Depending on which source you quote, the U.S. spends more on its military than the next 7-12 nations combined. Yes, that includes Russia and China.
In the incredibly illuminating HBO special Chernobyl, radiation was so high that no machinery could operate to clear debris.Radiation killed operating systems within moments. So, the Russians used “bio-bots” and shovels. Yes, bio-bots – humans who were not told of the danger into which they were thrusting themselves.

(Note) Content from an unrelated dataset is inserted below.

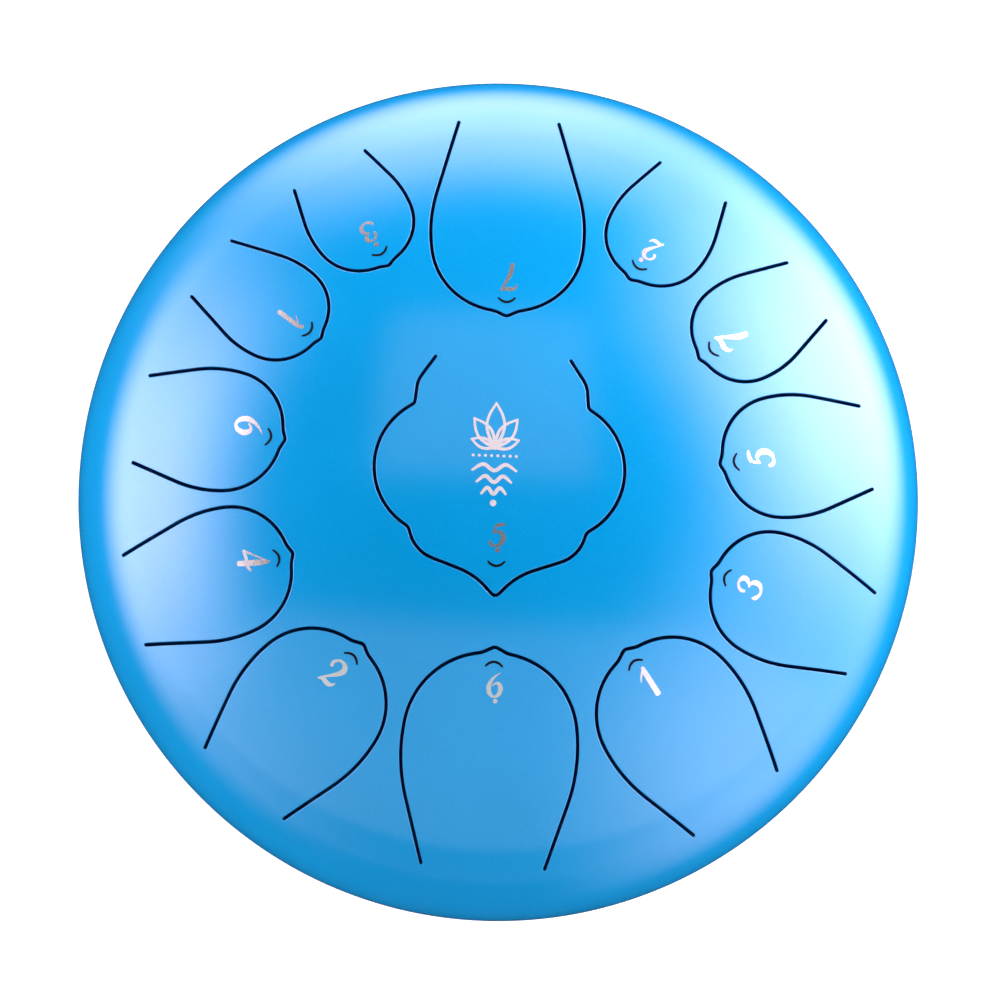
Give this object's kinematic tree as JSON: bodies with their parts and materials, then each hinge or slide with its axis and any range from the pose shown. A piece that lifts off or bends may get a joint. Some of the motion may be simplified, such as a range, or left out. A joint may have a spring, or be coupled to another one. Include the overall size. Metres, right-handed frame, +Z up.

Despite all the pseudo patriotic jibberish slobbering from elected officials, they see our soldiers as bio-bots. Don’t like Saddam Hussein? Make up a justification to send our bio-bots to Iraq and take him out. But don’t touch Saudi Arabia, the hot house from which 9/11 was hatched, because they buy billions of dollars in weapons.

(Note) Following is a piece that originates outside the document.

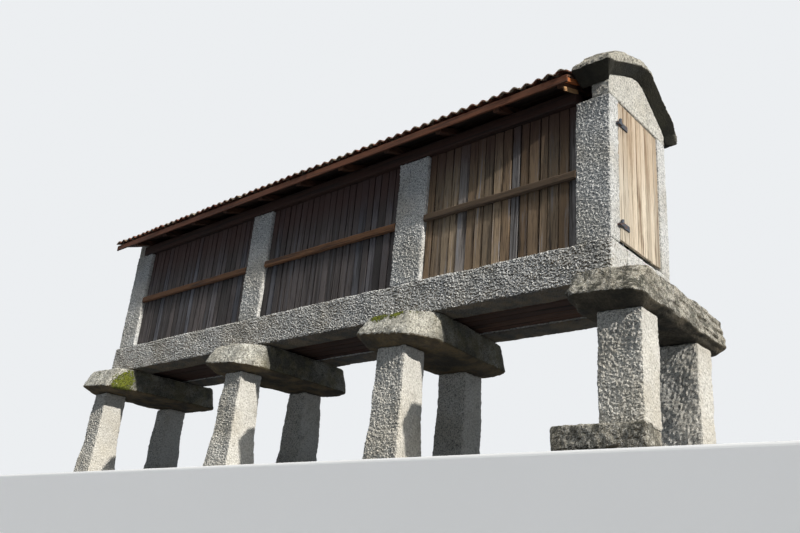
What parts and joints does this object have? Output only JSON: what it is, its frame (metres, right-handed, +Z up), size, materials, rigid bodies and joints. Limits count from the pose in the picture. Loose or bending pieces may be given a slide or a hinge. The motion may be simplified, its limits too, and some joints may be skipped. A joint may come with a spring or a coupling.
{
  "type": "raised granary",
  "caption": "Long narrow raised granary: stone pillars and capstones carry a stone frame with slatted timber walls, a tiled roof and a hinged end door.",
  "frame": {"origin": "centre of the ground plan at ground level, at the foot of the pillars", "axes": "+X towards the door end, -Y the long side facing the viewer, +Z up"},
  "size_m": [7.22, 1.57, 3.213],
  "materials": {
    "granite": "rough-dressed light grey speckled granite",
    "lichened_granite": "rough grey granite with dark and pale lichen and some moss",
    "weathered_slats": "unpainted slats weathered grey brown",
    "brown_timber": "rough reddish brown timber",
    "clay_tile": "fired clay, red brown with pale lichen",
    "door_wood": "upright boards bleached tan and grey",
    "dark_iron": "dark forged iron"
  },
  "bodies": {
    "granary": {"base_stone": "granite", "capstone_1": "lichened_granite", "capstone_2": "lichened_granite", "capstone_3": "lichened_granite", "capstone_4": "lichened_granite", "door_pintles": "dark_iron", "fascia_back": "brown_timber", "fascia_front": "brown_timber", "floor_boards": "brown_timber", "gable_cap": "lichened_granite", "gable_stone_door": "granite", "gable_stone_far": "granite", "pillars_back": "granite", "pillars_front": "granite", "posts_back": "granite", "posts_front": "granite", "rafters_back": "brown_timber", "rafters_front": "brown_timber", "rail_end": "brown_timber", "rails_back": "brown_timber", "rails_front": "brown_timber", "ridge_board": "brown_timber", "ridge_tiles": "clay_tile", "roof_deck_back": "brown_timber", "roof_deck_front": "brown_timber", "roof_tiles_back": "clay_tile", "roof_tiles_front": "clay_tile", "sill_back_1": "granite", "sill_back_2": "granite", "sill_back_3": "granite", "sill_ends": "granite", "sill_front_1": "granite", "sill_front_2": "granite", "sill_front_3": "granite", "slats_back_1": "weathered_slats", "slats_back_2": "weathered_slats", "slats_back_3": "weathered_slats", "slats_end": "weathered_slats", "slats_front_1": "weathered_slats", "slats_front_2": "weathered_slats", "slats_front_3": "weathered_slats", "wall_plate_back": "brown_timber", "wall_plate_front": "brown_timber"},
    "door": {"door_leaf": "door_wood", "door_straps": "dark_iron"}
  },
  "joints": [
    {"name": "door_hinge", "type": "hinge", "parent": "granary", "child": "door", "pos_m": [3.2955, -0.339, 2.1], "axis": [0, 0, -1], "range_deg": [0, 105]}
  ]
}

We know that no matter when we leave Afghanistan, things will return to the tribal antagonisms and violence that have been a way of life there for centuries. The “peace” our bio-bots enforce is temporary and fragile and will never be permanent. The administration knows it but hey, there’s always another election around the corner.
We treat the sale of weapons as if they were tractors, or computers or cars. Just another manufacturing product, when in fact, weapons produced in the U.S. supply antagonists in conflicts raging around the world. Our bio-bots are being shot at by guns made in the good old U.S. of A.
“Quite frankly,” says Danny Sjursen, US Army strategist and historian, in a story in The Big Think, “Selling arms is one of the last American industries that’s left. It’s one of the last things the United States does well, that we’re still No. 1 at — No. 1 at dealing arms in the world.”
Military gets big increases in the budget while education and innovation get slashed. The biggest “welfare queens” are corporations that make billions and pay no taxes. We’re lobotomized by daily news’ fascination with sexploits, celebrity and kittens. And somehow a prominent pastor in Dallas says the president would have biblical backing to launch a nuclear war.
Dear God, on what planet am I living? Hand me a handkerchief.